Pure shear on the \(x_1x_2\) plane

At \(x_1 = 0\) and \(x_2 = 0\): \(u_1 = u_2 = 0\)

At \(x_1 = h\) and \(x_2 = 0\): \(u_1 = 0\) and \(u_2 = u_o\)

At \(x_1 = 0\) and \(x_2 = h\): \(u_1 = u_o\) and \(u_2 = 0\)

1.2.2.png — Figure \(\PageIndex{2}\): The square element is stretched in one direction.

1.2.3.png — Figure \(\PageIndex{3}\): Imposing constant deformative gradients.

It follows from Equation \ref{1.2.10} and Equation \ref{1.2.6} that:

\[\epsilon_{12} = \frac{1}{2} \left( \frac{u_o}{h} +\frac{u_o}{h}\right) = \frac{u_o} {h}\]

\[\omega_{12} = \frac{1}{2} \left( \frac{u_o}{h} − \frac{u_o}{h}\right) = 0\]

The resulting strain is representing change of angles of the initial rectilinear element.

Rigid body rotation

At \(x_1 = 0\) and \(x_2 = 0\): \(u_1 = u_2 = 0\)

At \(x_1 = h\) and \(x_2 = 0\): \(u_1 = 0\) and \(u_2 = u_o\)

At \(x_1 = 0\) and \(x_2 = h\): \(u_1 = -u_o\) and \(u_2 = 0\)

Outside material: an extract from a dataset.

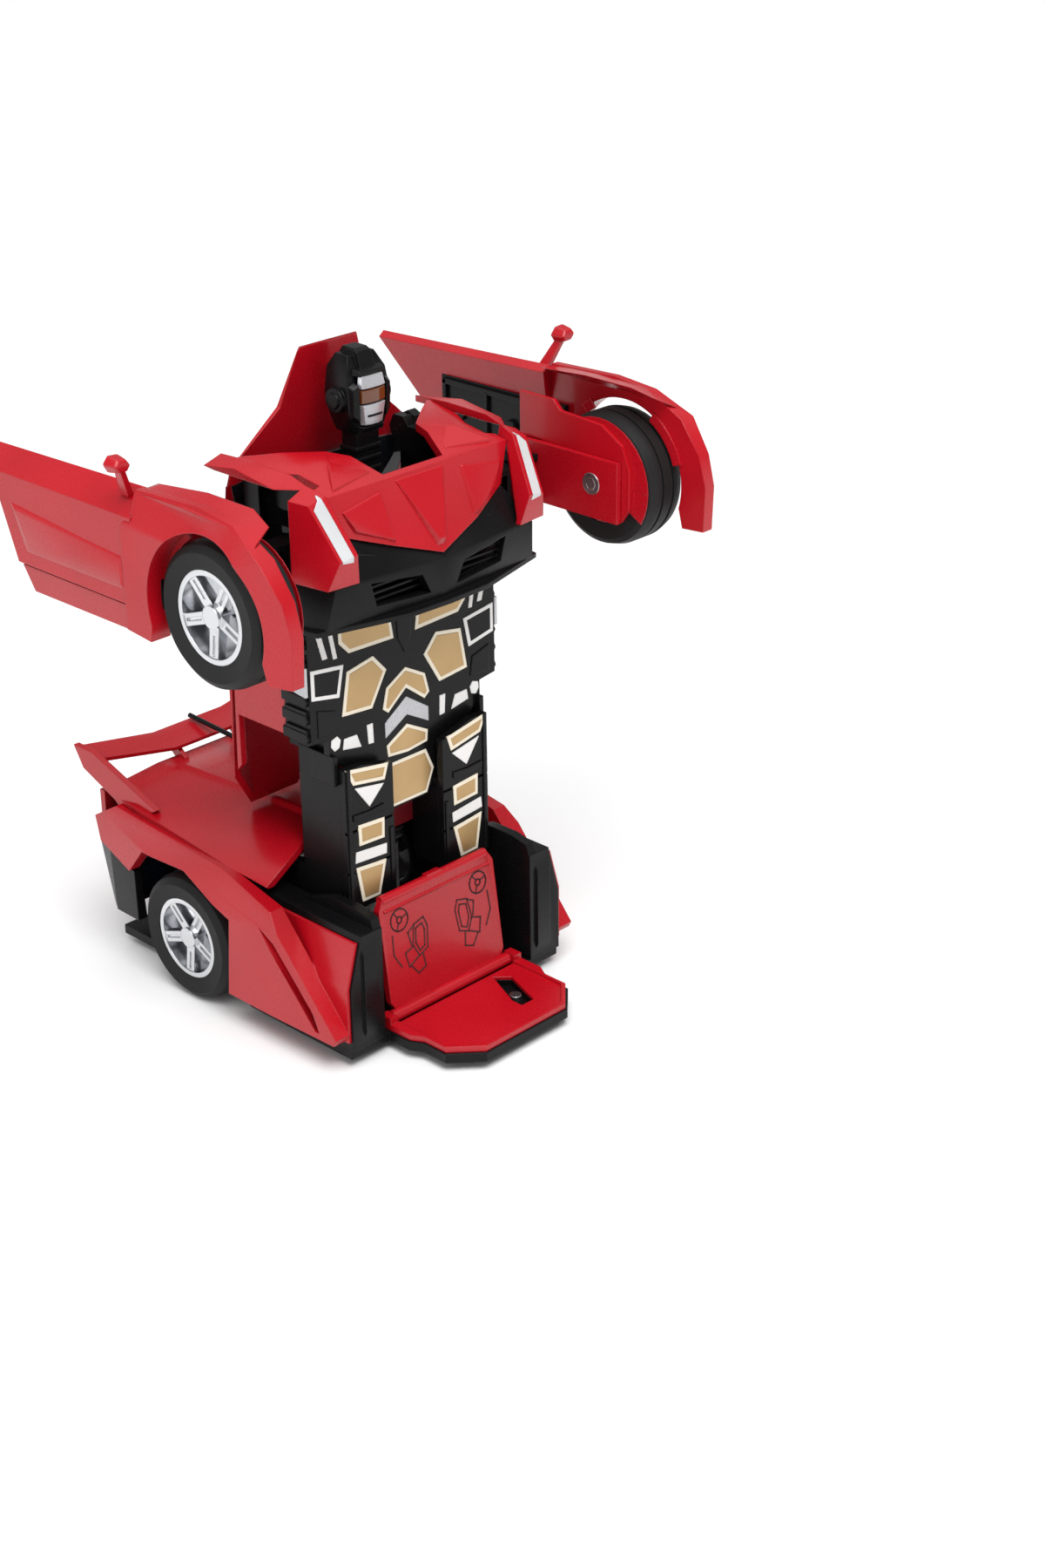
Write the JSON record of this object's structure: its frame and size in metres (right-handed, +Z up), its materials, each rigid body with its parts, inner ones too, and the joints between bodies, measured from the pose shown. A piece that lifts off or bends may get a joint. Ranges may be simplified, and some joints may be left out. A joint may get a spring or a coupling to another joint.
{
  "type": "transforming robot car",
  "caption": "Toy sports car standing in its robot shape: folding torso, level chest, swinging door arms, rising head and free-rolling wheels.",
  "frame": {"origin": "centre of the bounding box's bottom, on the surface the robot stands on", "axes": "+X the way the robot and the car face, +Y to its left, +Z up"},
  "size_m": [0.152, 0.174, 0.1988],
  "materials": {
    "red_plastic": "glossy moulded red plastic",
    "black_plastic": "semi-gloss moulded black plastic",
    "tyre_rubber": "soft black rubber",
    "chrome_plastic": "vacuum-plated plastic",
    "steel": "bright steel",
    "dark_glass": "smoked glossy plastic",
    "clear_lens": "white lamp lens",
    "red_lens": "clear red lamp lens",
    "battery_wrap": "shrink sleeve",
    "board": "printed circuit board",
    "white_plastic": "natural nylon",
    "silver_plastic": "silver painted plastic",
    "eye_lens": "amber visor"
  },
  "bodies": {
    "base": {"chassis_floor": "black_plastic", "chassis_screws": "steel", "seat_tray": "red_plastic", "seat_pin": "red_plastic", "inner_fenders": "black_plastic", "rear_body_shell": "red_plastic", "tail_lights": "red_lens", "rear_bumper": "black_plastic", "spoiler_wing": "red_plastic", "antenna": "black_plastic", "battery_pack": "battery_wrap", "battery_cover": "black_plastic", "circuit_board": "board", "gearbox_frames": "white_plastic", "drive_motors": "steel", "hip_motor": "steel"},
    "switch": {"power_switch": "black_plastic"},
    "pinion_left": {"motor_pinion_left": "white_plastic"},
    "pinion_right": {"motor_pinion_right": "white_plastic"},
    "hip_pinion": {"hip_pinion": "white_plastic"},
    "wheel_rear_left": {"rear_axle_left": "steel", "rear_left_rim": "chrome_plastic", "rear_left_tyre": "tyre_rubber"},
    "wheel_rear_right": {"rear_axle_right": "steel", "rear_right_rim": "chrome_plastic", "rear_right_tyre": "tyre_rubber"},
    "seat": {"seat_back": "red_plastic"},
    "torso": {"hip_shaft": "steel", "torso_front_plate": "black_plastic", "leg_covers": "black_plastic", "shoulder_arms": "black_plastic", "torso_sides": "red_plastic", "torso_frame": "black_plastic", "roof_panel": "red_plastic", "windscreen": "dark_glass", "side_windows": "dark_glass"},
    "head": {"head_shell": "black_plastic", "face_plate": "silver_plastic", "eye_lens": "eye_lens"},
    "chest": {"hood_panel": "red_plastic", "lamp_strips": "red_plastic", "headlights": "clear_lens", "front_bumper": "black_plastic", "chest_frame": "black_plastic"},
    "link_left": {"arm_link_left": "black_plastic"},
    "arm_left": {"arm_pins_left": "steel", "door_panel_left": "red_plastic", "front_fender_left": "red_plastic", "arm_inner_panel_left": "black_plastic", "mirror_left": "red_plastic"},
    "wheel_front_left": {"front_left_rim": "chrome_plastic", "front_left_tyre": "tyre_rubber"},
    "link_right": {"arm_link_right": "black_plastic"},
    "arm_right": {"arm_pins_right": "steel", "door_panel_right": "red_plastic", "front_fender_right": "red_plastic", "arm_inner_panel_right": "black_plastic", "mirror_right": "red_plastic"},
    "wheel_front_right": {"front_right_rim": "chrome_plastic", "front_right_tyre": "tyre_rubber"}
  },
  "joints": [
    {"name": "fold", "type": "hinge", "parent": "base", "child": "torso", "pos_m": [-0.0025, 0, 0.0425], "axis": [0, 1, 0], "range_deg": [0, 90]},
    {"name": "chest_level", "type": "hinge", "parent": "torso", "child": "chest", "pos_m": [0.0025, 0, 0.1675], "axis": [0, 1, 0], "range_deg": [-90, 0]},
    {"name": "head_rise", "type": "slide", "parent": "torso", "child": "head", "axis": [0, 0, 1], "range_m": [-0.032, 0]},
    {"name": "seat_fold", "type": "hinge", "parent": "base", "child": "seat", "pos_m": [0.044, 0, 0.008], "axis": [0, 1, 0], "range_deg": [0, 98]},
    {"name": "hip_pinion_spin", "type": "hinge", "parent": "base", "child": "hip_pinion", "pos_m": [-0.0155, 0, 0.0425], "axis": [0, 1, 0], "range_deg": [-145, 0]},
    {"name": "link_swing_left", "type": "hinge", "parent": "chest", "child": "link_left", "pos_m": [0.017, 0.026, 0.147], "axis": [0, 0, 1], "range_deg": [0, 90]},
    {"name": "arm_swing_left", "type": "hinge", "parent": "link_left", "child": "arm_left", "pos_m": [0.017, 0.059, 0.147], "axis": [0, 0, 1], "range_deg": [-90, 0]},
    {"name": "front_wheel_left_spin", "type": "hinge", "parent": "arm_left", "child": "wheel_front_left", "pos_m": [0.043, 0.073, 0.15], "axis": [0, 1, 0], "continuous": true},
    {"name": "rear_wheel_left_spin", "type": "hinge", "parent": "base", "child": "wheel_rear_left", "pos_m": [-0.02, 0.04, 0.02], "axis": [0, 1, 0], "continuous": true},
    {"name": "pinion_left_spin", "type": "hinge", "parent": "base", "child": "pinion_left", "pos_m": [-0.032, 0.023, 0.02], "axis": [0, 1, 0], "continuous": true},
    {"name": "link_swing_right", "type": "hinge", "parent": "chest", "child": "link_right", "pos_m": [0.017, -0.026, 0.147], "axis": [0, 0, 1], "range_deg": [-90, 0]},
    {"name": "arm_swing_right", "type": "hinge", "parent": "link_right", "child": "arm_right", "pos_m": [0.017, -0.059, 0.147], "axis": [0, 0, 1], "range_deg": [0, 90]},
    {"name": "front_wheel_right_spin", "type": "hinge", "parent": "arm_right", "child": "wheel_front_right", "pos_m": [0.043, -0.073, 0.15], "axis": [0, 1, 0], "continuous": true},
    {"name": "rear_wheel_right_spin", "type": "hinge", "parent": "base", "child": "wheel_rear_right", "pos_m": [-0.02, -0.04, 0.02], "axis": [0, 1, 0], "continuous": true},
    {"name": "pinion_right_spin", "type": "hinge", "parent": "base", "child": "pinion_right", "pos_m": [-0.032, -0.023, 0.02], "axis": [0, 1, 0], "continuous": true},
    {"name": "switch_slide", "type": "slide", "parent": "base", "child": "switch", "axis": [1, 0, 0], "range_m": [0, 0.004]}
  ],
  "couplings": [
    {"joint": "chest_level", "follows": "fold", "ratio": -1},
    {"joint": "head_rise", "follows": "fold", "m_per_rad": -0.020372},
    {"joint": "seat_fold", "follows": "fold", "ratio": 1.088},
    {"joint": "hip_pinion_spin", "follows": "fold", "ratio": -1.6},
    {"joint": "link_swing_left", "follows": "fold", "ratio": 1},
    {"joint": "arm_swing_left", "follows": "fold", "ratio": -1},
    {"joint": "pinion_left_spin", "follows": "rear_wheel_left_spin", "ratio": -2},
    {"joint": "link_swing_right", "follows": "fold", "ratio": -1},
    {"joint": "arm_swing_right", "follows": "fold", "ratio": 1},
    {"joint": "pinion_right_spin", "follows": "rear_wheel_right_spin", "ratio": -2}
  ]
}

1.2.4.png — Figure \(\PageIndex{4}\): An infinitesimal square element subjected to rigid body rotation.

Changing the sign of \(u_1\) at \(x_1 = 0\) and \(x_2 = h\) from \(u_o\) to \(-u_o\) results in non-zero spin but zero strain

\[\epsilon_{12} = \frac{1}{2} \left( \frac{u_o}{h} + \left(− \frac{u_o}{h}\right)\right) = 0\]

\[\omega_{12} = \frac{1}{2} \left( \frac{u_o}{h} + \left(− \frac{u_o}{h}\right)\right) = \frac{u_o} {h}\]

The last example provides an explanation why the strain tensor was defined as a symmetric part of the displacement gradient. The physics dictates that rigid body translation and rotation should not induce any strains into the material element. In rigid body rotation displacement gradients are not zero. The strain tensor, defined as a symmetric part of the displacement gradient removes the effect of rotation in the state of strain in a body. In other words, strain described the change of length and angles while the spin, element rotation.